Pardon me for a moment while I don my cranky geezer voice: (cue in Grandpappy Amos from "The Real McCoys"): When I got started with the daily office back in 1973, it was hard going daily ritual was new to me. It was hit or miss -- and most the time miss. But what kept me on was Community. There was a larger Community of the Third Order Franciscans (Episcopal/Anglican version) and the local community of our Franciscan fellowship -- three or four actual members of the Third Order and several more friends and fellow travelers. In the half century that followed that daily discipline morphed several times, but one constant was Community.

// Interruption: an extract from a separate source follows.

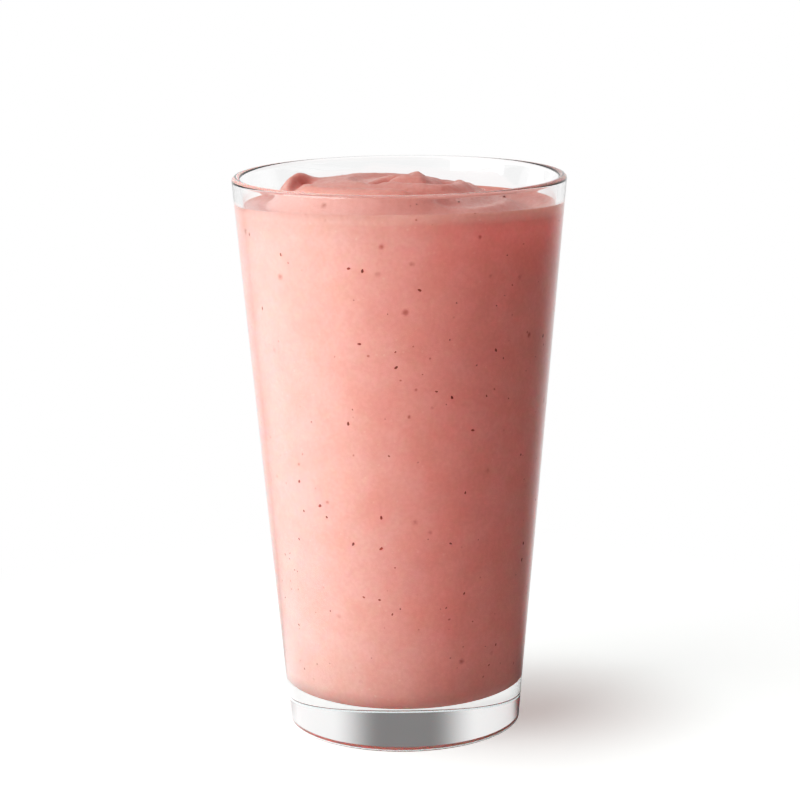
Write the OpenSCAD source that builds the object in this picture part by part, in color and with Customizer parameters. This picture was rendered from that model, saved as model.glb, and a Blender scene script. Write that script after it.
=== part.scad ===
// A strawberry smoothie in a heavy tapered bar glass.
// Millimetres, +Z up. The origin is the centre of the ring that the glass stands on.
// The front of the drink, where its edge stands highest, faces -Y.

/* [Glass] */
// Height of the glass
glass_h = 150; // [120:1:180]
// Outer diameter at the rim
rim_d = 89; // [74:1:107]
// Outer diameter at the foot, before its corner is rounded
foot_d = 63; // [54:1:72]
// Thickness of the wall at the rim
rim_wall = 2.2; // [1.8:0.1:3]
// Thickness of the wall where it meets the inside floor
foot_wall = 3.2; // [2.6:0.1:5]
// Height of the inside floor over the ring that the glass stands on
floor_t = 11; // [8:0.5:20]
// Radius of the corner between the inside floor and the wall
well_r = 6; // [3:0.5:12]
// Radius of the rounded edge under the wall
heel_r = 0.5; // [0.5:0.1:3]
// Width of the flat ring that the glass stands on
ring_w = 3; // [2.5:0.5:8]
// Depth of the flat hollow under the foot
punt_h = 0.4; // [0.3:0.1:4]
// Width of the slope round that hollow
punt_side = 1.5; // [1:0.5:12]

/* [Drink] */
// Depth of the drink's edge below the rim, at the back
edge_drop = 7.8; // [6:0.1:20]
// How much higher the edge stands at the front
front_lift = 2.8; // [0:0.1:4]
// Depth of the shallow channel just inside the edge, where it is deepest
channel_d = 2; // [0:0.1:2.2]
// How far the bottom of the channel lies from the glass
channel_in = 7; // [4:0.5:10]
// Where the channel is deepest, in degrees round from +X
channel_way = -45; // [-180:5:180]

/* [Crown] */
// Height of the crown over the drink's edge at the back
crown_h = 5.5; // [2:0.1:6]
// Radius of the crown at its foot
crown_r = 31; // [22:0.5:34]
// Width of the slope round the crown
shoulder_w = 8; // [5:0.5:16]
// Unevenness of the crown's outline, as a share of its radius
crown_wave = 0.04; // [0:0.01:0.08]
// Place of the crown's centre, across and from front to back
crown_at = [-4, 2]; // [-6:0.5:6]
// How far the crown's top falls away to its low side
crown_fall = 1.6; // [0:0.1:3]
// Where its low side is, in degrees round from +X
fall_way = 25; // [-180:5:180]

/* [Swirl] */
// Place of the swirl's centre, across and from front to back
swirl_at = [4.5, 6]; // [-8:0.1:8]
// Distance from one fold of the swirl to the next
fold_pitch = 13; // [9:0.5:18]
// Height of a fold over the groove beside it
fold_h = 2.2; // [0.5:0.1:3]
// How far the folds lean to +X, as a share of the pitch
fold_lean = 0.24; // [0:0.01:0.35]
// How much the folds flatten towards the back, as a share of their height
fold_calm = 0.55; // [0:0.05:1]
// Unevenness of the folds' spacing, as a share of the pitch
fold_wander = 0.08; // [0:0.01:0.12]
// Turn of the swirl about its centre, as a share of one pitch
fold_turn = 0.92; // [0:0.01:1]
// Place of the peak, across and from front to back
peak_at = [5, 6]; // [-8:0.1:8]
// Height of the peak over the top under it
peak_h = 3; // [0:0.1:4]
// Reach of the peak
peak_r = 5; // [2:0.1:7]
// How much steeper the peak is on its +X side than on the other
peak_lean = 2; // [1:0.1:3]
// Place of the broad lobe on the crown's -X side, across and from front to back
lobe_at = [-28, 9]; // [-30:0.5:30]
// Height of that lobe
lobe_h = 1.5; // [0:0.1:2]
// Reach of that lobe
lobe_r = 7; // [4:0.5:12]
// Place of the small lobe beside the peak, across and from front to back
bump_at = [14.5, 6]; // [-30:0.5:30]
// Height of the small lobe
bump_h = 0.8; // [0:0.1:2]
// Reach of the small lobe
bump_r = 4; // [2:0.5:8]

/* [Creases] */
// Depth of the creases between the lobes of the crown
crease_d = 2.2; // [0:0.1:2.5]
// Half of a crease's width
crease_w = 2; // [1:0.1:3]
// How far a crease bows out round the swirl, as a share of its length
crease_bow = 0.15; // [0:0.01:0.3]
// Ends of the crease down the crown's -X shoulder
shoulder_crease = [-26, -12, -21, 12]; // [-32:0.5:32]
// Ends of the crease beside the peak
peak_crease = [-7, -10, 2, 9]; // [-32:0.5:32]
// Ends of the crease between the peak and the low lobe beside it
lobe_crease = [8, -6, 10, 19]; // [-32:0.5:32]
// Ends of the long shallow crease over the crown's front
front_crease = [-16, -12, 14, -11]; // [-32:0.5:32]
// Ends of the crease below it
low_crease = [-4, -17, 18, -16]; // [-32:0.5:32]
// Depth of those two, as a share of the others'
front_share = 0.5; // [0:0.05:1]

/* [Hidden] */

$fn = 96;
ARC_STEPS = 8;    // straight cuts in each rounded corner of the glass
RINGS = 28;       // rings of points over the drink's top
SECTORS = 96;     // points round each ring
edge_inset = 0.1; // keeps the many-sided crown inside the round wall
shelf_drop = 2.2; // the round body of the drink ends this far under its lowest edge
crown_root = 2;   // how deep the crown is rooted in the round body

edge_z = glass_h - edge_drop;
shelf_z = edge_z - shelf_drop;
outer_slope = (rim_d - foot_d) / 2 / glass_h;
inner_slope = outer_slope - (rim_wall - foot_wall) / (glass_h - floor_t);
outer_lean = atan(outer_slope);
inner_lean = atan(inner_slope);

// Runs smoothly from 0 at a to 1 at b
function ease(a, b, v) =
    let (t = max(0, min(1, (v - a) / (b - a)))) t * t * (3 - 2 * t);

// Radius of the outside and of the inside of the wall at height z
function outer_r(z) = foot_d / 2 + outer_slope * z;
function inner_r(z) = outer_r(floor_t) - foot_wall + inner_slope * (z - floor_t);

// Points of an arc of radius r about centre c, from angle a to angle b
function arc(c, r, a, b) = [
    for (i = [0 : ARC_STEPS])
        c + r * [cos(a + (b - a) * i / ARC_STEPS), sin(a + (b - a) * i / ARC_STEPS)]
];

// Outline of the hollow from the middle of its floor up to the height top
function hollow(top) = concat(
    [[0, floor_t]],
    arc([inner_r(floor_t + well_r) - well_r / cos(inner_lean), floor_t + well_r],
        well_r, -90, -inner_lean),
    [[inner_r(top), top]]
);

heel_x = outer_r(heel_r) - heel_r / cos(outer_lean);
ring_in = heel_x - ring_w;
rim_z = glass_h - rim_wall / 2;

// Flat hollow under the foot, from its middle out over its slope to the ring
function punt() = concat(
    [[0, punt_h]],
    [for (i = [0 : ARC_STEPS])
        [ring_in - punt_side * (1 - i / ARC_STEPS), punt_h * (1 - ease(0, ARC_STEPS, i))]]
);

// Round lip, from the outside of the wall over to the inside
function lip() =
    let (c = [(outer_r(rim_z) + inner_r(rim_z)) / 2, rim_z],
         r = (outer_r(rim_z) - inner_r(rim_z)) / 2)
    concat(arc(c, r, -outer_lean, 90), arc(c, r, 90 + 90 / ARC_STEPS, 180 - inner_lean));

function reversed(list) = [for (i = [len(list) - 1 : -1 : 0]) list[i]];

module glass() {
    color([0.90, 0.94, 0.93, 0.35])
        rotate_extrude()
            polygon(concat(
                punt(),
                arc([heel_x, heel_r], heel_r, -90, -outer_lean),
                lip(),
                reversed(hollow(rim_z - rim_wall))
            ));
}

// Height of the drink's edge against the glass, at angle a seen from above
function edge_at(a) = edge_z + front_lift * pow((1 - sin(a)) / 2, 2);

// The crown's own rise, which is full inside its sloping shoulder
function crown(p) =
    let (q = p - crown_at,
         a = atan2(q[1], q[0]),
         r = crown_r * (1 + crown_wave * (sin(2 * a + 29) + 0.75 * sin(3 * a - 57))),
         fall = crown_fall * ease(-0.3 * crown_r, crown_r, q * [cos(fall_way), sin(fall_way)]))
    (crown_h - fall) * ease(r, r - shoulder_w, norm(q));

// One long fold wound about the swirl's centre, which leans over to +X
function fold(p) =
    let (q = p - swirl_at,
         a = atan2(q[1], q[0]),
         wander = fold_wander * (sin(3 * a + 40) + 0.6 * sin(5 * a - 69)) * ease(1, 8, norm(q)),
         turn = norm(q) / fold_pitch + a / 360 + wander - fold_turn,
         f = turn - floor(turn),
         drop = 0.5 - fold_lean * cos(a) * min(1, norm(q) / 4),
         h = f < drop ? ease(drop, 0, f) : ease(drop, 1, f))
    fold_h * (h - 0.5) * ease(1, 7, norm(q)) * (1 - fold_calm * ease(-10, 14, p[1]));

function peak(p) =
    let (q = p - peak_at,
         steep = sqrt(peak_lean) * (q[0] > 0 ? 1 : 1 / peak_lean))
    peak_h * exp(-pow(norm([q[0] * steep, q[1] / sqrt(peak_lean)]) / peak_r, 1.4));

function lobe(p, place, height, reach) = height * exp(-pow(norm(p - place) / reach, 2));

// A groove between two ends, bowed outward round the swirl and fading out at both ends
function groove(p, ends) =
    let (start = [ends[0], ends[1]],
         way = [ends[2], ends[3]] - start,
         side = [-way[1], way[0]],
         out = (start + way / 2 - swirl_at) * side < 0 ? -1 : 1,
         t = max(0, min(1, (p - start) * way / (way * way))),
         middle = start + t * way + out * crease_bow * 4 * t * (1 - t) * side)
    crease_d * ease(0, 0.35, t) * ease(1, 0.65, t) * exp(-pow(norm(p - middle) / crease_w, 2));

function creases(p) =
    groove(p, shoulder_crease) + groove(p, peak_crease) + groove(p, lobe_crease)
        + front_share * (groove(p, front_crease) + groove(p, low_crease));

function channel(a, gap) =
    channel_d * (0.6 + 0.4 * cos(a - channel_way))
        * exp(-pow((gap - channel_in) / (channel_in / 2), 2));

// Radius of the drink's top at angle a
function top_r(a) = inner_r(edge_at(a)) - edge_inset;

// The point of the drink's top at the share s of the way from the middle to the glass
function top_at(s, a) =
    let (r = s * top_r(a),
         p = r * [cos(a), sin(a)],
         near = ease(0.7, 1, s),
         edge = edge_at(a) * near + edge_z * (1 - near) - channel(a, top_r(a) - r))
    [p[0], p[1], edge + crown(p) + peak(p) - creases(p) + fold(p) * (1 - ease(0.6, 0.98, s))
        + (lobe(p, lobe_at, lobe_h, lobe_r) + lobe(p, bump_at, bump_h, bump_r)) * (1 - ease(0.8, 0.98, s))];

// The top of the drink, rooted in its round body
module swirled_top() {
    ring = [for (j = [0 : SECTORS - 1]) 360 * j / SECTORS];
    root_z = shelf_z - crown_root;
    root_r = inner_r(root_z) - edge_inset;
    points = concat(
        [top_at(0, 0)],
        [for (i = [1 : RINGS]) for (a = ring) top_at(i / RINGS, a)],
        [for (a = ring) [root_r * cos(a), root_r * sin(a), root_z]]
    );
    function at(i, j) = 1 + (i - 1) * SECTORS + j % SECTORS;
    faces = concat(
        [for (j = [0 : SECTORS - 1]) [0, at(1, j + 1), at(1, j)]],
        [for (i = [1 : RINGS]) for (j = [0 : SECTORS - 1]) each
            [[at(i, j), at(i, j + 1), at(i + 1, j + 1)],
             [at(i, j), at(i + 1, j + 1), at(i + 1, j)]]],
        [[for (j = [0 : SECTORS - 1]) at(RINGS + 1, j)]]
    );
    polyhedron(points, faces);
}

module smoothie() {
    color([0.90, 0.58, 0.53]) {
        rotate_extrude()
            polygon(concat(hollow(shelf_z), [[0, shelf_z]]));
        swirled_top();
    }
}

glass();
smoothie();
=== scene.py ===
"""Looks and studio for a glass of strawberry smoothie: clear tapered glass, swirled thick drink.

Shapes are worked out in millimetres from the sizes below and built in metres.
"""
import math
import random

import bpy
import numpy as np
from mathutils import Matrix, Vector, noise


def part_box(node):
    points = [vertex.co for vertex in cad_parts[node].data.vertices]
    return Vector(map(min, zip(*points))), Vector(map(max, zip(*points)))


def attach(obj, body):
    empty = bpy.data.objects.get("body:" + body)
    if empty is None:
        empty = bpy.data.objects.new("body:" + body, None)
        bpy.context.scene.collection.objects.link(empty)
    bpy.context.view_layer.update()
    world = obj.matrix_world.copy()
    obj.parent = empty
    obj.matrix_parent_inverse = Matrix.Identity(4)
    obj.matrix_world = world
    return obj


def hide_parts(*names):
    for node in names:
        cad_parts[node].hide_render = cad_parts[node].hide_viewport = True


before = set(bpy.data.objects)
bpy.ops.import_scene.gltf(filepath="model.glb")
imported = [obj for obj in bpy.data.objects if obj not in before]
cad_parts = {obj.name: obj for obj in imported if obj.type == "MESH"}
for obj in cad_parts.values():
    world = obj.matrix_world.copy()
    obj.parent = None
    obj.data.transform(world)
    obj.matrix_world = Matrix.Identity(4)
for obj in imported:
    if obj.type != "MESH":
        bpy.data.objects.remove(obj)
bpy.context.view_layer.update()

MM = 0.001
BODY = "root"

# ---------------------------------------------------------------- sizes of the glass (mm)
glass_low, glass_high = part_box("glass")
GLASS_H = round((glass_high[2] - glass_low[2]) / MM, 1)
RIM_D = 89.0
FOOT_D = 63.0
RIM_WALL = 2.2
FOOT_WALL = 3.2
FLOOR_T = 11.0
WELL_R = 6.0
HEEL_R = 0.5
RING_W = 3.0
PUNT_H = 0.4
PUNT_SIDE = 1.5
TURN_STEPS = 256        # facets round the glass

# ---------------------------------------------------------------- sizes of the drink (mm, degrees, shares)
EDGE_DROP = 7.8
FRONT_LIFT = 2.8
CHANNEL_D = 2.0
CHANNEL_IN = 7.0
CHANNEL_WAY = -45.0
CROWN_H = 5.5
CROWN_R = 31.0
SHOULDER_W = 8.0
CROWN_WAVE = 0.04
CROWN_AT = (-4.0, 2.0)
CROWN_FALL = 1.6
FALL_WAY = 25.0
SWIRL_AT = (4.5, 6.0)
FOLD_PITCH = 13.0
FOLD_H = 2.2
FOLD_LEAN = 0.24
FOLD_CALM = 0.55
FOLD_WANDER = 0.08
FOLD_TURN = 0.92
PEAK_AT = (5.0, 6.0)
PEAK_H = 3.0
PEAK_R = 5.0
PEAK_LEAN = 2.0
LOBES = (               # place, height and reach of each broad lobe
    ((-28.0, 9.0), 1.5, 7.0),
    ((14.5, 6.0), 0.8, 4.0),
)
CREASE_D = 2.2
CREASE_W = 2.0
CREASE_BOW = 0.15
FRONT_SHARE = 0.5
CREASES = (             # ends of each crease, and its depth as a share of CREASE_D
    ((-26.0, -12.0), (-21.0, 12.0), 1.0),
    ((-7.0, -10.0), (2.0, 9.0), 1.0),
    ((8.0, -6.0), (10.0, 19.0), 1.0),
    ((-16.0, -12.0), (14.0, -11.0), FRONT_SHARE),
    ((-4.0, -17.0), (18.0, -16.0), FRONT_SHARE),
)
INTO_WALL = 0.15        # the drink reaches this far into the glass, so no air shows between them
MENISCUS_H = 0.6        # how far the drink creeps up the glass
MENISCUS_W = 0.9
CORNER_REACH = 7.0      # how far from its corners the drink's colour is deepened as painted shade
LUMP_H = 0.16           # height of the soft lumps on the open top
GRAIN_H = 0.05          # height of the fine pulp on it

TOP_RINGS = 170         # rings of points over the open top
WALL_RINGS = 40
SKIN_STEPS = 384        # points round each ring of the drink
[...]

If the purpose of our rituals is for self-improvement, our consistency is dependent on our personality. If the purpose is greater Christlikeness, then Community is essential. If Gen Z has a problem with maintaining spiritual disciplines it is not because of some generational culture but because they are inescapably human. We need something bigger than our own good intentions and ambitions. Look for companions on the way. (End geezer voice, dig out cough drops to sooth strained voice.)

Latayne Scott's avatar

Thank you so much. After 50 years as a faithful Protestant, I had a wave-like prayer life (intense and lengthy for a period of time, more brief in times of crisis and health issues.) But once I became Orthodox, a commitment to a set series of prayers every morning and evening no matter what, I found the truth of what I'd taught others for years: Repetition and ritual create neural pathways -- like the channels in the soil that your water hose creates -- where everything will naturally flow into those deliberately-created channels. I find that the "tones" and words of Liturgy are the elevator music of my mind. Going up, always up.